**WHAT YOU NEED TO DO**: Print, without altering anything, the lines from the one that holds "before = set(bpy.data.objects)" to the one that holds "obj.matrix_world = Matrix.Identity(4)", inclusive. No other lines belong in the output.

*-*-*

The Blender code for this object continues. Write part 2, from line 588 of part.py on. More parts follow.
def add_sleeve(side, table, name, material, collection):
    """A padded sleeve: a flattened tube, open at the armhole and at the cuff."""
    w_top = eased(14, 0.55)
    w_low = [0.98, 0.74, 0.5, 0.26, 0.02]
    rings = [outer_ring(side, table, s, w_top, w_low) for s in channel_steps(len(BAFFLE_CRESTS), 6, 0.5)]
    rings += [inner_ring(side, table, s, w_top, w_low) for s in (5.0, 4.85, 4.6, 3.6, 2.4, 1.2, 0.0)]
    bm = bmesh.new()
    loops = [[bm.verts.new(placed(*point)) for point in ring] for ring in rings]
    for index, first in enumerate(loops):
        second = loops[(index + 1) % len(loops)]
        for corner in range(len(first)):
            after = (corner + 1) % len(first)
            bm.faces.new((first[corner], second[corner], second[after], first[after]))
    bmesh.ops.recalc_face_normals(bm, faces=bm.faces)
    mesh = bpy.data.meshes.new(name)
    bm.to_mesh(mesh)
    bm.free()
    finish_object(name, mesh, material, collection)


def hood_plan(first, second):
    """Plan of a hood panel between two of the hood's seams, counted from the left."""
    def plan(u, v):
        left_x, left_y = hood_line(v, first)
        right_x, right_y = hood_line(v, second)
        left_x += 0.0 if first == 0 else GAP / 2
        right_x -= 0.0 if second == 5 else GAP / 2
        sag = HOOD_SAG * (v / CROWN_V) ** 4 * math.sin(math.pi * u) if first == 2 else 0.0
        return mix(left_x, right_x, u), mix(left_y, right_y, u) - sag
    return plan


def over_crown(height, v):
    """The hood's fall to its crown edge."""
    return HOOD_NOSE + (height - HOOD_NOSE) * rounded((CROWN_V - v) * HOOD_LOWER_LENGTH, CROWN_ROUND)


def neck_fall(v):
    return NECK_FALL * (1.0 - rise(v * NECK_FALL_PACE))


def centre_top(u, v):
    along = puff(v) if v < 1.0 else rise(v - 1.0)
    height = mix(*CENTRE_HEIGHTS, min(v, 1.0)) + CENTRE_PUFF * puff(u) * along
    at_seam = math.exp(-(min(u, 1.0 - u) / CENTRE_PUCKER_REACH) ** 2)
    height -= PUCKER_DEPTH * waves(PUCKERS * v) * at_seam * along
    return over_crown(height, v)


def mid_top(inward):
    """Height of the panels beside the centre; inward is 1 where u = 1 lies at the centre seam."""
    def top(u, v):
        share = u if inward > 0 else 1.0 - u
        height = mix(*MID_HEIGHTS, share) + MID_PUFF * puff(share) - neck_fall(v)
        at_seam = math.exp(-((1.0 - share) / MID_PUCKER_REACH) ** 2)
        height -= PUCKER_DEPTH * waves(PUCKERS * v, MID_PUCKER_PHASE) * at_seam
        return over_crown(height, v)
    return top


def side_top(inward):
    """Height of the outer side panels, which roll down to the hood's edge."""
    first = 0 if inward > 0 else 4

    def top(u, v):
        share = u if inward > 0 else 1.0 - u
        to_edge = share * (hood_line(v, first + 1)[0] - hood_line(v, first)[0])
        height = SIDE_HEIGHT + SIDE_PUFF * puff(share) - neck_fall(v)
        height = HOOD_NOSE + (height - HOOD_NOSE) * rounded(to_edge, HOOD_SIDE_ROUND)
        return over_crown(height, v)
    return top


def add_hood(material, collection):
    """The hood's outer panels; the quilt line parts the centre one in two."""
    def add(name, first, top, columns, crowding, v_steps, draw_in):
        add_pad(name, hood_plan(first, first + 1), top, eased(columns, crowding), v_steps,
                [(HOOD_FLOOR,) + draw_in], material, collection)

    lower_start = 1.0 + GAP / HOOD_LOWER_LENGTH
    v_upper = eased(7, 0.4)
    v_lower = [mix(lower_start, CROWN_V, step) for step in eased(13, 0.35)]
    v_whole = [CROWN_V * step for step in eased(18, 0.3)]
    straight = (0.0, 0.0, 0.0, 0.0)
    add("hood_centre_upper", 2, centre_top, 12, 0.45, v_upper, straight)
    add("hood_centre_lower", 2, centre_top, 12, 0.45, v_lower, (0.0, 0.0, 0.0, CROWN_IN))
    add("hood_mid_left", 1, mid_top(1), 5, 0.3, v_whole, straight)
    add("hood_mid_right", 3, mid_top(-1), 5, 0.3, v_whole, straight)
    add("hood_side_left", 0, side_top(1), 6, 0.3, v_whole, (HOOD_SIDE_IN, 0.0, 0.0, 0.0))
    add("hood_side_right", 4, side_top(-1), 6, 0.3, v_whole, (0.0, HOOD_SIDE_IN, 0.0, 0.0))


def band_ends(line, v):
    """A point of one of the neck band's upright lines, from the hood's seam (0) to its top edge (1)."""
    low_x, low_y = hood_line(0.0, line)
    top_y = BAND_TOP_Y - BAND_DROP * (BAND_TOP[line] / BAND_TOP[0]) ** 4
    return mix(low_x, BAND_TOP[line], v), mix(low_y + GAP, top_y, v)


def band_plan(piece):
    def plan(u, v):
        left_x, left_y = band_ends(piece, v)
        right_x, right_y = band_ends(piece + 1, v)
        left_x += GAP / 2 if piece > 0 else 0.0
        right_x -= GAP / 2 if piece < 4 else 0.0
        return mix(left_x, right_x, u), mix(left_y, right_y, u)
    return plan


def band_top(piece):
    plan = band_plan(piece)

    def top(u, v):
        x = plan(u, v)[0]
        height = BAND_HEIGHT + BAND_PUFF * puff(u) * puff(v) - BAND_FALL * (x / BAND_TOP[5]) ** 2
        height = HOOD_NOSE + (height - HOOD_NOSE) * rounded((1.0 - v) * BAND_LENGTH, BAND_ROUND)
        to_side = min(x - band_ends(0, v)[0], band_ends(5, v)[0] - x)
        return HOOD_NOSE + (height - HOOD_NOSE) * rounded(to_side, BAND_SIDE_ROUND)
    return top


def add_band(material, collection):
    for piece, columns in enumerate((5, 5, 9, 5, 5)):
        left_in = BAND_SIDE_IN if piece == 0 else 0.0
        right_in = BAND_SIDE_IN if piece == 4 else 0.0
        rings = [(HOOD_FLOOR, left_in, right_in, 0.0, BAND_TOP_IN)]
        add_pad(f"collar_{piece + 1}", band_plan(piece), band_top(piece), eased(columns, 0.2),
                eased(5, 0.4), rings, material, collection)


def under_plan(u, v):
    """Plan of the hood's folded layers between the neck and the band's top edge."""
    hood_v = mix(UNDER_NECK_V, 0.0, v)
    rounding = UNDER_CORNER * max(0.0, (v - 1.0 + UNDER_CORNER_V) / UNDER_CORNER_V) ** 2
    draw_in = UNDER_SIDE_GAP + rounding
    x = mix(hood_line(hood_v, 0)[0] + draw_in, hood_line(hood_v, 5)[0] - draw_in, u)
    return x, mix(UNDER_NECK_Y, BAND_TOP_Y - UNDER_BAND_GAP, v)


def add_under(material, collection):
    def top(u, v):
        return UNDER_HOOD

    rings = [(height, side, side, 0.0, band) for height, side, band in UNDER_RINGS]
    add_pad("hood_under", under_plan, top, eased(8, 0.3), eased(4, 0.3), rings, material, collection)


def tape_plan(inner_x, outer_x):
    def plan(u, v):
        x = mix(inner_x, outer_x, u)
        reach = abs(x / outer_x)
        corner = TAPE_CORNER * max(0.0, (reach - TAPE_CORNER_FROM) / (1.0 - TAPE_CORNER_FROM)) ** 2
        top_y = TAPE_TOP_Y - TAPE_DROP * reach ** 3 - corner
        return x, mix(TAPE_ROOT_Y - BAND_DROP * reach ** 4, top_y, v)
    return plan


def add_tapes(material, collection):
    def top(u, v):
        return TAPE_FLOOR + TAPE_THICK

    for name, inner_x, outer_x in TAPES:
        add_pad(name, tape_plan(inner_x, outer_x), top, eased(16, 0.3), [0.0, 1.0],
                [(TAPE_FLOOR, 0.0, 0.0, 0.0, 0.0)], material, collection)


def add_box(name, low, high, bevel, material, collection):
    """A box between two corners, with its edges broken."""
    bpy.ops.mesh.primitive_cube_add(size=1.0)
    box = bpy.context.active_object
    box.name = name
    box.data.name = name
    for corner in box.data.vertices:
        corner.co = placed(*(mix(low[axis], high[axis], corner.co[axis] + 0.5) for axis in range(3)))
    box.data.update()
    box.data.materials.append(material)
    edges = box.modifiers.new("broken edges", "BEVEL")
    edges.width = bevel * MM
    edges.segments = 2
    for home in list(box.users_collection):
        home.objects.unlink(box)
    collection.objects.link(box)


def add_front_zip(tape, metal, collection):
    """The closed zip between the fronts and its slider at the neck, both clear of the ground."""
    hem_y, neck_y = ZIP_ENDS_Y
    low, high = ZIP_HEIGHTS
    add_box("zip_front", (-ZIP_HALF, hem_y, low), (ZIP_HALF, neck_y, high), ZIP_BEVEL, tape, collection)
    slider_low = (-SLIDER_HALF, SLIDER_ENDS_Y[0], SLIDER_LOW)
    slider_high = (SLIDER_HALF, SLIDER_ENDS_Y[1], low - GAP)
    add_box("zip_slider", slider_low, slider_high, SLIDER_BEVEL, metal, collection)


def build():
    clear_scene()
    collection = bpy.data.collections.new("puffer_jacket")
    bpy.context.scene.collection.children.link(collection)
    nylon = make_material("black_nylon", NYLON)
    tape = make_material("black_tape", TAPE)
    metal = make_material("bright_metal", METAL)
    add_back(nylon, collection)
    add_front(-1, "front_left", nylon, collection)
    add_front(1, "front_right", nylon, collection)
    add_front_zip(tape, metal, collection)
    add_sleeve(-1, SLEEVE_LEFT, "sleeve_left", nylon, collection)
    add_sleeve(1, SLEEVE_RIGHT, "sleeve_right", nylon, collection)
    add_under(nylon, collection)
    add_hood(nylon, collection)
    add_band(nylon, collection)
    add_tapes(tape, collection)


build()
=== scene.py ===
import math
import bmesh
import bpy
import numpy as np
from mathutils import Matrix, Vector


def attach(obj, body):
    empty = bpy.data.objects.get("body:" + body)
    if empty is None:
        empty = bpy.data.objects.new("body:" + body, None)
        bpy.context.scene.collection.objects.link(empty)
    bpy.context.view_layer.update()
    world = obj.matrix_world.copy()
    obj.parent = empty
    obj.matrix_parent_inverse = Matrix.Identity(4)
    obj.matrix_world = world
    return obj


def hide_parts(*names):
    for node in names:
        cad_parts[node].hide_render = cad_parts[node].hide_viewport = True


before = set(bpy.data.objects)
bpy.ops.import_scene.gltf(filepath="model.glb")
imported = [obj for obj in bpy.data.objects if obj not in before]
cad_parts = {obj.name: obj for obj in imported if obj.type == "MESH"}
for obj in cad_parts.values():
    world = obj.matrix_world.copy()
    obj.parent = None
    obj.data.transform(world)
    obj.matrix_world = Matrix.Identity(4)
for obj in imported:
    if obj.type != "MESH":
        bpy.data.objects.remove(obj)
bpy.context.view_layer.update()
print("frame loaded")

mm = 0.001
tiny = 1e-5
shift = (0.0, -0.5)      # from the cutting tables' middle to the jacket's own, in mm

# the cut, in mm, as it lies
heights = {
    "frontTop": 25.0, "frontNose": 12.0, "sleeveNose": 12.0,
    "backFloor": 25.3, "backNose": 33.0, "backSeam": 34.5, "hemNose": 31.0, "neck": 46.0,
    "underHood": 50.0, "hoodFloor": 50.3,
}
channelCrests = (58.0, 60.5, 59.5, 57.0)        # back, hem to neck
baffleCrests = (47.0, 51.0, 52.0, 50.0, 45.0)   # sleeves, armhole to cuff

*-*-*

**FINISHED EXERCISE**:
before = set(bpy.data.objects)
bpy.ops.import_scene.gltf(filepath="model.glb")
imported = [obj for obj in bpy.data.objects if obj not in before]
cad_parts = {obj.name: obj for obj in imported if obj.type == "MESH"}
for obj in cad_parts.values():
    world = obj.matrix_world.copy()
    obj.parent = None
    obj.data.transform(world)
    obj.matrix_world = Matrix.Identity(4)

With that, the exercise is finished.